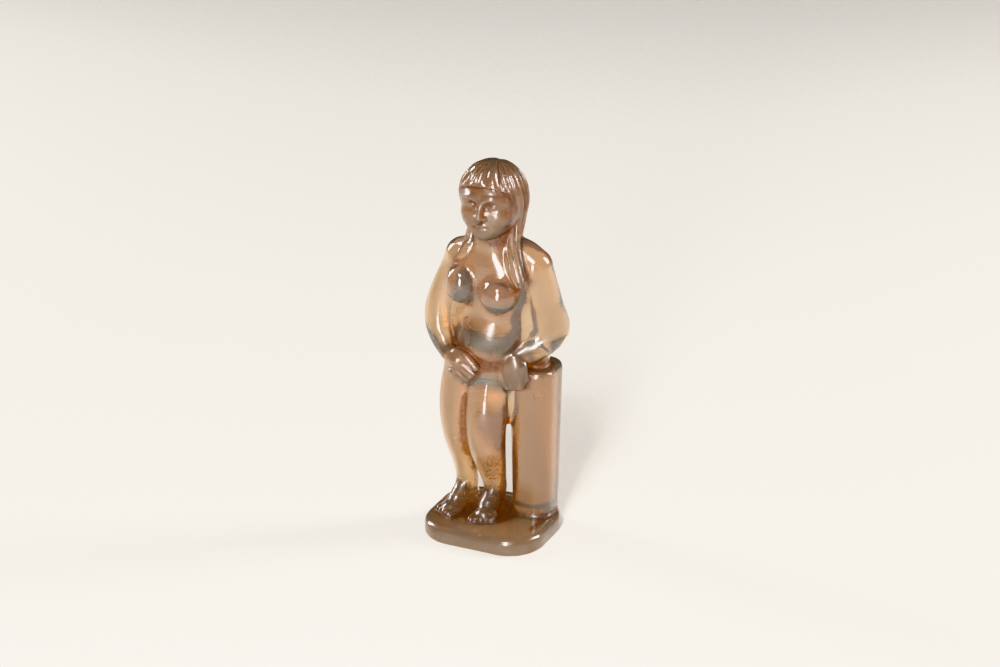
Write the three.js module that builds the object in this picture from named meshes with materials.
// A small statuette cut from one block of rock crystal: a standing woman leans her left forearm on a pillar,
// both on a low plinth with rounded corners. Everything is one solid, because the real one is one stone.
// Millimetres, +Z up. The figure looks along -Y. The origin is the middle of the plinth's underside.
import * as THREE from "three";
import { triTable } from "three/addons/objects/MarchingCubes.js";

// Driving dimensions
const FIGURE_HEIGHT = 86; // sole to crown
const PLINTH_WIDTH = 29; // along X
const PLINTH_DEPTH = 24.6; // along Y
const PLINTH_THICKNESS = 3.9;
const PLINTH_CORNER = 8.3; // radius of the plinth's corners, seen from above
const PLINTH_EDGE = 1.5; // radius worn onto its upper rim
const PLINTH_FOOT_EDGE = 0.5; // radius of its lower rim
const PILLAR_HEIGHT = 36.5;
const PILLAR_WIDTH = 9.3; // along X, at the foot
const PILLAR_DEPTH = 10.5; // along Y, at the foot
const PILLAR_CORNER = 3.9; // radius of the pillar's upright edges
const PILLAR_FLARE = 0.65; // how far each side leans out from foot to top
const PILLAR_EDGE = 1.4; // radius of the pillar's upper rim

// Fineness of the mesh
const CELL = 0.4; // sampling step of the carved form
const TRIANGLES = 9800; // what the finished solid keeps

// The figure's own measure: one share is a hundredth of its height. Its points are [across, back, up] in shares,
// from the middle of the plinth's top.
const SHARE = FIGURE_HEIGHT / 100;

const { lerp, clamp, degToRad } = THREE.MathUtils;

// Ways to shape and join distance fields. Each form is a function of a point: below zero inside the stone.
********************
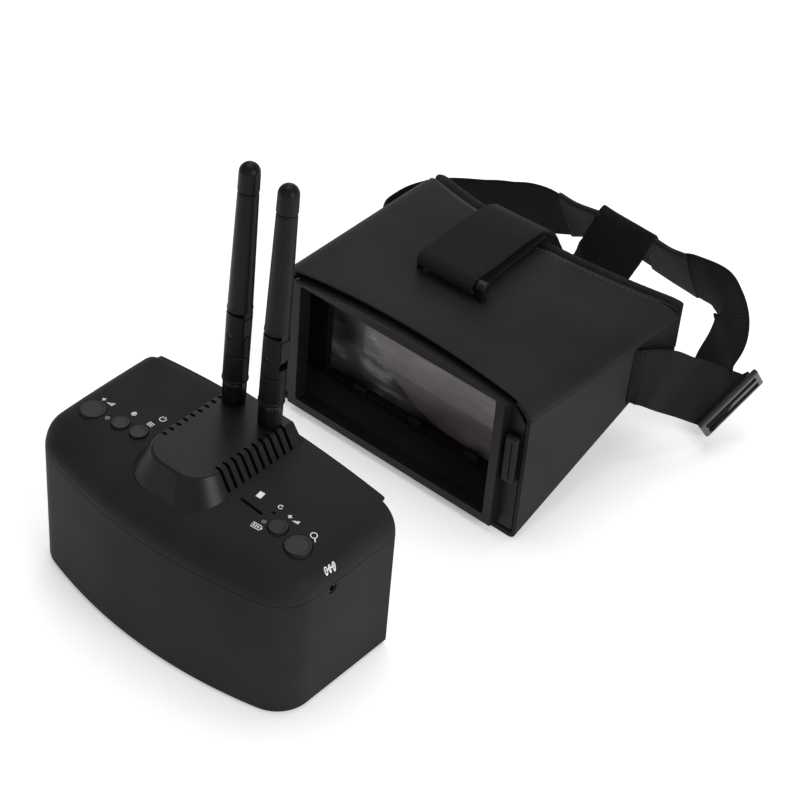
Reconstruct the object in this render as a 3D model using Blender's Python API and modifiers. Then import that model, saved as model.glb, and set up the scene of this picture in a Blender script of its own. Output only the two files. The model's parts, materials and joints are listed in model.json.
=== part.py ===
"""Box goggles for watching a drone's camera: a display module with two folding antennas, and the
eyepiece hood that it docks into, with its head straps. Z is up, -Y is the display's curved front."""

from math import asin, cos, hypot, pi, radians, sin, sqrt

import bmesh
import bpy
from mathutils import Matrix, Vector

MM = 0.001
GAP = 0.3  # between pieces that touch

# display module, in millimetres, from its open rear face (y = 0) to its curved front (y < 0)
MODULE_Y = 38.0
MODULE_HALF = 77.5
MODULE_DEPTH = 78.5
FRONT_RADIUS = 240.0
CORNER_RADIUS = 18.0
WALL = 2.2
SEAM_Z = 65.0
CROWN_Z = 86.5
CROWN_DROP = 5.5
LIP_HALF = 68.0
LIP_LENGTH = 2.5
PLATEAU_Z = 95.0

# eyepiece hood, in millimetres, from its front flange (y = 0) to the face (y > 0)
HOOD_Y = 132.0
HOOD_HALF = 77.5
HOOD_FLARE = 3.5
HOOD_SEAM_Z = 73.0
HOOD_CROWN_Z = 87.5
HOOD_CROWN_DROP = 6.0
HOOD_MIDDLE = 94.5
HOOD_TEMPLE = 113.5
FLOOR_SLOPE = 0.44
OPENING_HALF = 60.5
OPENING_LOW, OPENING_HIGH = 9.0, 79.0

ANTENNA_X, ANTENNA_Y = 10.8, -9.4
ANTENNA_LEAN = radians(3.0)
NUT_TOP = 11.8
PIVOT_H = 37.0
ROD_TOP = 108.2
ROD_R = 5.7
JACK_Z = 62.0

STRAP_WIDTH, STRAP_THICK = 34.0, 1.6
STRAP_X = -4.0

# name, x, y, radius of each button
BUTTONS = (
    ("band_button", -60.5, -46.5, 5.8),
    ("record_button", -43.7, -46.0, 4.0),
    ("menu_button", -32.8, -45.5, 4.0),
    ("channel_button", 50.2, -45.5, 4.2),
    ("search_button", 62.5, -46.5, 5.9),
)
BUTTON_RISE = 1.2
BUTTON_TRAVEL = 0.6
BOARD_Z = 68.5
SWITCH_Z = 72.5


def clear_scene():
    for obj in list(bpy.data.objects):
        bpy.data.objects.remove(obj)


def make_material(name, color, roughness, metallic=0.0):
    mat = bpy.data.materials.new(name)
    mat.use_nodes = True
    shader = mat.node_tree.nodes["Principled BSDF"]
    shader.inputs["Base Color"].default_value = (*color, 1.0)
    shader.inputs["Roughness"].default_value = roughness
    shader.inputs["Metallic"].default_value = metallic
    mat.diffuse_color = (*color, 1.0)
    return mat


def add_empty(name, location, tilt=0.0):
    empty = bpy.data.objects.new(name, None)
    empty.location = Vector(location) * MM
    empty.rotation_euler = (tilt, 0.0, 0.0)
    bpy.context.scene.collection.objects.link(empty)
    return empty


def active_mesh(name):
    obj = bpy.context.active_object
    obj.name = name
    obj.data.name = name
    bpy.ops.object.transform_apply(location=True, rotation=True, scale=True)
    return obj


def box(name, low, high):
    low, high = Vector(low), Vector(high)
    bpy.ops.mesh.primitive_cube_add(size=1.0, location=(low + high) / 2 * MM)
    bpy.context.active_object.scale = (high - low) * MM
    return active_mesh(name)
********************
Looking at the data above, return every line from the one with "Reconstruct the object" down to the one with "pieces that touch", exactly and inclusively.

SOLUTION TO THIS EXERCISE ->
Reconstruct the object in this render as a 3D model using Blender's Python API and modifiers. Then import that model, saved as model.glb, and set up the scene of this picture in a Blender script of its own. Output only the two files. The model's parts, materials and joints are listed in model.json.
=== part.py ===
"""Box goggles for watching a drone's camera: a display module with two folding antennas, and the
eyepiece hood that it docks into, with its head straps. Z is up, -Y is the display's curved front."""

from math import asin, cos, hypot, pi, radians, sin, sqrt

import bmesh
import bpy
from mathutils import Matrix, Vector

MM = 0.001
GAP = 0.3  # between pieces that touch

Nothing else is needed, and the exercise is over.